Let’s circle back to rejoin the discussion we started a few weeks ago… We were talking about some of the interesting trends that have occurred in real estate over the last two or three decades. And the remarkably sudden and almost overwhelming “need for speed” that has taken over the real estate process in recent years.
Some of you who bought or sold a home this past year and found yourselves navigating the dubious joys and perils of today’s marketplace – things like – off-MLS listings, pre-emptive offers, one day response times, shorter than short contingency periods, electronic signatures, mobile notaries, wiring funds and ultra-fast, all-cash closings – will recognize what I’m talking about when I say that the pace of doing things in real estate has been ratcheted-up.
My premise is this: The essential, underlying meaning of buying or selling a home is the same now as it was back in the 80s or 90s. Not much has really changed in the basic equation.

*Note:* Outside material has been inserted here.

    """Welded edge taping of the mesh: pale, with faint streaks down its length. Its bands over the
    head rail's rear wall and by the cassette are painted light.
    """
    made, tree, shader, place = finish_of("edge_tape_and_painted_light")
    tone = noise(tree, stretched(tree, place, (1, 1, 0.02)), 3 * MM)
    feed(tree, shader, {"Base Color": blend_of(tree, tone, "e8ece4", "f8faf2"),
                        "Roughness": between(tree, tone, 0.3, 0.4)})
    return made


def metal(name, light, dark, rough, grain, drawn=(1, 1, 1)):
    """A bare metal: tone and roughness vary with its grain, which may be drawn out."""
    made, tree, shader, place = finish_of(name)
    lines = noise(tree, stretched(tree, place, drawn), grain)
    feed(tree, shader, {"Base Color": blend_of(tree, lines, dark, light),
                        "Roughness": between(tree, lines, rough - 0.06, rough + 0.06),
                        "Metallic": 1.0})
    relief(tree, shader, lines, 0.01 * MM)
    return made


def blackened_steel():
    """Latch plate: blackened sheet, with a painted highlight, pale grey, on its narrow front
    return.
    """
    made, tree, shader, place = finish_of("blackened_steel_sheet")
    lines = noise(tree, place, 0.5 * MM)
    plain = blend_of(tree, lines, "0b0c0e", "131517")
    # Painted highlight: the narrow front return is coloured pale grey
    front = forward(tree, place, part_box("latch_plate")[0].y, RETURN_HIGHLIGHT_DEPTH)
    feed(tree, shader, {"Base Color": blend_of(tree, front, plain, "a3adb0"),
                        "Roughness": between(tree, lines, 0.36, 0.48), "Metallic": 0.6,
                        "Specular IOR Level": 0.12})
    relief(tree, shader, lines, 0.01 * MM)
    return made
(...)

Home is still the profound place of comfort, safety and refuge that nurtures us. Most people still only come into contact with the nitty-gritty of the real estate process when they aregoing through big life transitions like marriage, the birth of twins, divorce, health concerns, aging issues or the passing of a loved one. And for most of us, home is still the largest financial asset we’ll ever own.
Real estate has always been about big change and lots of money and all the powerful emotions that come along for the ride. What’s morphed, almost beyond our ability to keep up or comprehend, is the medium that’s now in charge of delivering the message.

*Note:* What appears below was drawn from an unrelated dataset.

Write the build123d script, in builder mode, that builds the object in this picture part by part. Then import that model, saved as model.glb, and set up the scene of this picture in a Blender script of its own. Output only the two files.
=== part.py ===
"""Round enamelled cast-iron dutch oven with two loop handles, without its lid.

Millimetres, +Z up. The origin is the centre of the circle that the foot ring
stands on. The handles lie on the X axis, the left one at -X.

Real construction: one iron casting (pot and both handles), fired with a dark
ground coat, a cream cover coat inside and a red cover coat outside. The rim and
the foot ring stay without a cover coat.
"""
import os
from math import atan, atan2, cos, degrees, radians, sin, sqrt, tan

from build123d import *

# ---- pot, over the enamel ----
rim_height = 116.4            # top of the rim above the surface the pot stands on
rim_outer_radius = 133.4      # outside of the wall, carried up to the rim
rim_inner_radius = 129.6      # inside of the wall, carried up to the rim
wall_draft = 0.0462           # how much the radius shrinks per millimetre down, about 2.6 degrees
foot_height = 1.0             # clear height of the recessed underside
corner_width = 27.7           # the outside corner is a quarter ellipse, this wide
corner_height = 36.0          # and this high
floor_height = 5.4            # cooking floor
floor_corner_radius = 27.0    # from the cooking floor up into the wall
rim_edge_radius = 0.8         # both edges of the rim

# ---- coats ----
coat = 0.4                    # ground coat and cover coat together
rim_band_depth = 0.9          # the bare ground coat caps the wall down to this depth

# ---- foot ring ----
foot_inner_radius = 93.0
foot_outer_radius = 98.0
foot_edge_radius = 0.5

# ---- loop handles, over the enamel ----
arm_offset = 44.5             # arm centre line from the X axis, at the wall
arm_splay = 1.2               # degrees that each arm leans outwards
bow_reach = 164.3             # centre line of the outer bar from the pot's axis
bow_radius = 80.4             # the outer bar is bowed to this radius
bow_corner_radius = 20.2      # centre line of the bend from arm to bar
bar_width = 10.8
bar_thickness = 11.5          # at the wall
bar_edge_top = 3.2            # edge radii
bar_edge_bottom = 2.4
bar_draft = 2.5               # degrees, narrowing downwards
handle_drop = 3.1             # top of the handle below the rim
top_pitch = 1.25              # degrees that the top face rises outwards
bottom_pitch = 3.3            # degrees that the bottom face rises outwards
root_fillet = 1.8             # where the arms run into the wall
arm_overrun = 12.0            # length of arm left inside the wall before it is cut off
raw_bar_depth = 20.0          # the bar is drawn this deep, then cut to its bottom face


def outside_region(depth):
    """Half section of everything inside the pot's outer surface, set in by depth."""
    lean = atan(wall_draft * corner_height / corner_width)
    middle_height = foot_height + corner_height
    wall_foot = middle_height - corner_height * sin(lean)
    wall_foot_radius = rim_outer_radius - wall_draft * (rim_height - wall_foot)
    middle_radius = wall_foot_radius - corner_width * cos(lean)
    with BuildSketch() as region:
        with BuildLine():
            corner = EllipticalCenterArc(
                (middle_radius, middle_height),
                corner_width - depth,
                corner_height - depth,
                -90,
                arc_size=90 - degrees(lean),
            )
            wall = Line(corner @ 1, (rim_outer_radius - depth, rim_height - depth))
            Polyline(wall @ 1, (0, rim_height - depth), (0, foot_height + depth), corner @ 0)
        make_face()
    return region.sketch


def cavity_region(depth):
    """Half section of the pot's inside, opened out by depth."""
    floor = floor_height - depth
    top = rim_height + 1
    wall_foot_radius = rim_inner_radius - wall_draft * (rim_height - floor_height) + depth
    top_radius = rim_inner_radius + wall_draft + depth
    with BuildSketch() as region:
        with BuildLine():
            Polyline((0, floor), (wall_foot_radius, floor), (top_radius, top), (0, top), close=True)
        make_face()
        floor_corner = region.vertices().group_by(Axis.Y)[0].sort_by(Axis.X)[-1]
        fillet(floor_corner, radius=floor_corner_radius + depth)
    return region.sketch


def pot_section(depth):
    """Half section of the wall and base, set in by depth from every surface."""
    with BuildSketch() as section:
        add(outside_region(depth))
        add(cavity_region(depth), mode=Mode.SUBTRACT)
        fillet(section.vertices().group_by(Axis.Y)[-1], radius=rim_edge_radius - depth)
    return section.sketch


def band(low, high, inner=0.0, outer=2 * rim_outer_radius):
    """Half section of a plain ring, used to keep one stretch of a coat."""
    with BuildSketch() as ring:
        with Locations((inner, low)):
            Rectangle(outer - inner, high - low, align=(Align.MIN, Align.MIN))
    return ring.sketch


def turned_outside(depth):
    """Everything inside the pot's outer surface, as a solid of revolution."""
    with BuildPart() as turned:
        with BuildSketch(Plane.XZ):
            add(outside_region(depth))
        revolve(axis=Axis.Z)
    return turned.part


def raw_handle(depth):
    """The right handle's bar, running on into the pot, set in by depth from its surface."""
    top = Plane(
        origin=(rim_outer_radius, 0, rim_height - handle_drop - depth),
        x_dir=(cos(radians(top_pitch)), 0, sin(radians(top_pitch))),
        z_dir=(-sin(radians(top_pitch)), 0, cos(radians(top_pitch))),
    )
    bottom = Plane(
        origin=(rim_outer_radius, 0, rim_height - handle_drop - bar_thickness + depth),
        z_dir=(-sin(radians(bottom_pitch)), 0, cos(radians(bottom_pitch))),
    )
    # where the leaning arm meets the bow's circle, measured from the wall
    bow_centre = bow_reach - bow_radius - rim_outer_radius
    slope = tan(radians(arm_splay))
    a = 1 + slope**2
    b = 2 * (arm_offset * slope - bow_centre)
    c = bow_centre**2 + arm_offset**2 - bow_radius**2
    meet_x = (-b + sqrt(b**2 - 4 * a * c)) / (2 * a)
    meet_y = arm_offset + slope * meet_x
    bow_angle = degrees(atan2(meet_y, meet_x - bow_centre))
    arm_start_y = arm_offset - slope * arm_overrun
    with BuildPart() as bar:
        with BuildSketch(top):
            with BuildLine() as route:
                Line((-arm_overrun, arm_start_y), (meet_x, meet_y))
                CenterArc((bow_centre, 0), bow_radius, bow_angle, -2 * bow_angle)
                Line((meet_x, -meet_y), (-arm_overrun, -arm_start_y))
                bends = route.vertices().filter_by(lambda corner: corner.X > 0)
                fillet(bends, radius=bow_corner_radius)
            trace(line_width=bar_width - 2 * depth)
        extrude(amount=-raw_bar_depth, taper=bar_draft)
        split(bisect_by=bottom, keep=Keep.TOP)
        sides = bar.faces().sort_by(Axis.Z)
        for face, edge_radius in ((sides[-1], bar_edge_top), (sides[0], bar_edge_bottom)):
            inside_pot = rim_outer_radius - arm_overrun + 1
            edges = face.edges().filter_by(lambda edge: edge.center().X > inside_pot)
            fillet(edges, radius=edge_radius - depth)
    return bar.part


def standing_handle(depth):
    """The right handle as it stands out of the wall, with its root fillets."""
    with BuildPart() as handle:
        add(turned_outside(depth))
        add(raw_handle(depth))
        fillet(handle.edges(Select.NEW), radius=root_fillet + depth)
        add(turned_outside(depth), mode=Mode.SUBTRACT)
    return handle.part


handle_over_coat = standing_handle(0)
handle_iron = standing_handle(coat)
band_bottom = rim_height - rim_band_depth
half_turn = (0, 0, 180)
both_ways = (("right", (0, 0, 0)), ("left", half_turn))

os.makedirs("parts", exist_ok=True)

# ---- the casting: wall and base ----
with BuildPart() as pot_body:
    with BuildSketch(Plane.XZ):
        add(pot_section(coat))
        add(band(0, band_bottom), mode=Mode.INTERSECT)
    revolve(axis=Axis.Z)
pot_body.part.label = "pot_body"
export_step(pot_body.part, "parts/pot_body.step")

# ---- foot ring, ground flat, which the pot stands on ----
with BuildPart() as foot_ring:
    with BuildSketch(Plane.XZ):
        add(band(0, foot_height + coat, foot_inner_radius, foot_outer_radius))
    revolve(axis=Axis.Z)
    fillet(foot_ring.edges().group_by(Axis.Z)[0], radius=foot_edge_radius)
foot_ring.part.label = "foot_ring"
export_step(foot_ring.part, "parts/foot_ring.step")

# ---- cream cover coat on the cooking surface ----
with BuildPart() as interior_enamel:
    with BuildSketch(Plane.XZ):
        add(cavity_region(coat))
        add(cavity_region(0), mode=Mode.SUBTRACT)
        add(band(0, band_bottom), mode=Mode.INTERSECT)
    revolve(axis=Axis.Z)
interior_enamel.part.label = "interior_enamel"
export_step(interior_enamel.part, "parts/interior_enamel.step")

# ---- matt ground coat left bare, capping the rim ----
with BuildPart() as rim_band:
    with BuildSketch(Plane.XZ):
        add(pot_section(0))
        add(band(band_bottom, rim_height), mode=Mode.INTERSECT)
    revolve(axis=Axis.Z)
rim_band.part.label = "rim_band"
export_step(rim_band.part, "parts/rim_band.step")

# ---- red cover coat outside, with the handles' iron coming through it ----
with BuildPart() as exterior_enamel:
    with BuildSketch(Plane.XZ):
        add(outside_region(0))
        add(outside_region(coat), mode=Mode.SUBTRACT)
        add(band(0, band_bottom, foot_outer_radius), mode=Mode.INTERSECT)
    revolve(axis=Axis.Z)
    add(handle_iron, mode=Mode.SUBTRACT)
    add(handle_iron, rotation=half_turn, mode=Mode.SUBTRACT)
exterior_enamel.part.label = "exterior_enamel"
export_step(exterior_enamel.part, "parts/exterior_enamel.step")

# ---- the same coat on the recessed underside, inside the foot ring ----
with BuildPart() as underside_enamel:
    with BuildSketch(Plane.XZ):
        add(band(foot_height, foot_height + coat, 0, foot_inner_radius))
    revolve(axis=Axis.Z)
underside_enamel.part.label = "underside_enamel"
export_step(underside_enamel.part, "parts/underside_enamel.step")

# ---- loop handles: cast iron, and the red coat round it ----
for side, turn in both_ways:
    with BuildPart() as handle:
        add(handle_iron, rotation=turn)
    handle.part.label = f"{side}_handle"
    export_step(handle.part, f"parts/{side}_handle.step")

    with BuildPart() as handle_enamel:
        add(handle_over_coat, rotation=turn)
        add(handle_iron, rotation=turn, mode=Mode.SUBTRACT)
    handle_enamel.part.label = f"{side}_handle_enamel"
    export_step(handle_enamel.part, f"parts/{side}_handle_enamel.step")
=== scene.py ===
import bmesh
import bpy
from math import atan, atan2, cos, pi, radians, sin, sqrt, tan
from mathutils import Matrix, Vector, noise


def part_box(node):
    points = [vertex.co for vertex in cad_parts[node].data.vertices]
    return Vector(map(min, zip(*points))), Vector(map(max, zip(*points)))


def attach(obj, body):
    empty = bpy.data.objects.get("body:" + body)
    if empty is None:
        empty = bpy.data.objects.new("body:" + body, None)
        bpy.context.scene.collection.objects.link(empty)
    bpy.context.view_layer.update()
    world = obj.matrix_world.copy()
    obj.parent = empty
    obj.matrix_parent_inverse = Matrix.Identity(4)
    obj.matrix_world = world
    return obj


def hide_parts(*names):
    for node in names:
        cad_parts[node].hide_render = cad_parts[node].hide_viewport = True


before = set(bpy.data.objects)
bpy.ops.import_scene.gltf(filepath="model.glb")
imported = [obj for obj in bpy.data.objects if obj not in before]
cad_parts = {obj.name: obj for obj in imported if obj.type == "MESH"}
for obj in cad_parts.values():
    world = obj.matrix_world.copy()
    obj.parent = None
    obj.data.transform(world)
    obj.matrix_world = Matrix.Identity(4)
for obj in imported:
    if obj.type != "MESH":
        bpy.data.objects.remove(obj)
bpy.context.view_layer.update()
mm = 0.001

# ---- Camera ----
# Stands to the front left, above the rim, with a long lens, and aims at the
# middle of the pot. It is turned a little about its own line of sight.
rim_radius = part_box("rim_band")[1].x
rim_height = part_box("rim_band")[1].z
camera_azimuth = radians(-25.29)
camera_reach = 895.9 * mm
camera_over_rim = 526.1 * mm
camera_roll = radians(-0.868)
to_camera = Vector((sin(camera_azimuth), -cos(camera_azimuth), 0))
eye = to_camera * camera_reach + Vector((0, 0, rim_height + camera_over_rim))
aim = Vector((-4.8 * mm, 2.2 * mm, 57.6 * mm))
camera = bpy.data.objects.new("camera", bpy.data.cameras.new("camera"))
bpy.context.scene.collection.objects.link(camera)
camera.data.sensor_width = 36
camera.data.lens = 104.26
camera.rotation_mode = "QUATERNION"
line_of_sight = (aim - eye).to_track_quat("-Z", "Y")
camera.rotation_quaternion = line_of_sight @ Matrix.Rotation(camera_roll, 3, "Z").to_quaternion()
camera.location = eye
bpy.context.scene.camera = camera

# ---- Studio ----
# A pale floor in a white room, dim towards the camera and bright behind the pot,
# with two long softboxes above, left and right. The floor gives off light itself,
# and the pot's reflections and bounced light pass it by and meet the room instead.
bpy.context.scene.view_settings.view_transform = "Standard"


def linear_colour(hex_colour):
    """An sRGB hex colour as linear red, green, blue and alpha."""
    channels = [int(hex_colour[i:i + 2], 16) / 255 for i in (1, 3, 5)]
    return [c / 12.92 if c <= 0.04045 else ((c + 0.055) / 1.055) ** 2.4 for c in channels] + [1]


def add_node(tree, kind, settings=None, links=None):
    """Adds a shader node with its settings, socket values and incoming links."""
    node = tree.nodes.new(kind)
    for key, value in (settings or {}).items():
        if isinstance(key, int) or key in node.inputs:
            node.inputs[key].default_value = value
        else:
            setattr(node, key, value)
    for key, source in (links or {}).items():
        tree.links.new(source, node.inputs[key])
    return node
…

Like everything else in the world these days, real estate has been digitized and unceremoniously relocated to a web-centric universe where buyers and sellers are hyper-connected and information is delivered in the blink of “real time,” at hyper-speed.
You may even hear the phrase hyper-local on occasion. It’s one of those new buzz-concepts making the rounds in real estate these days. But it’s really just a term that describes all the aggregated big data that’s being collected about homes and transactions, carved-up into byte-sized pieces so it can be fed back to individual consumers as meaningful morsels that in turn convince them to click on more things designed to monetize the hip young companies doing the collecting.
By 2015 standards, it’s almost impossible to imagine how anyone had the patience to buy or sell a home back in the good old days when bandwidths were so narrow and things moved at such a snail’s pace and the real estate process regularly unfolded in one long, drawn out, slow-motion take. For anyone who had their last close encounter with buying or selling a home back in 1995, the normal progression of a real estate transaction in today’s world is almost unrecognizable.
Buyers and sellers have no choice but to think faster. Act faster. Feel faster. Resolve doubts faster. And move-on faster. There’s no time to sit back and consider next steps unless you count a five day contingency period as adequate time. In a world defined by competition and the laws of supply and demand there’s always someone out there who might be gaining on you. If you snooze, you’re going to lose.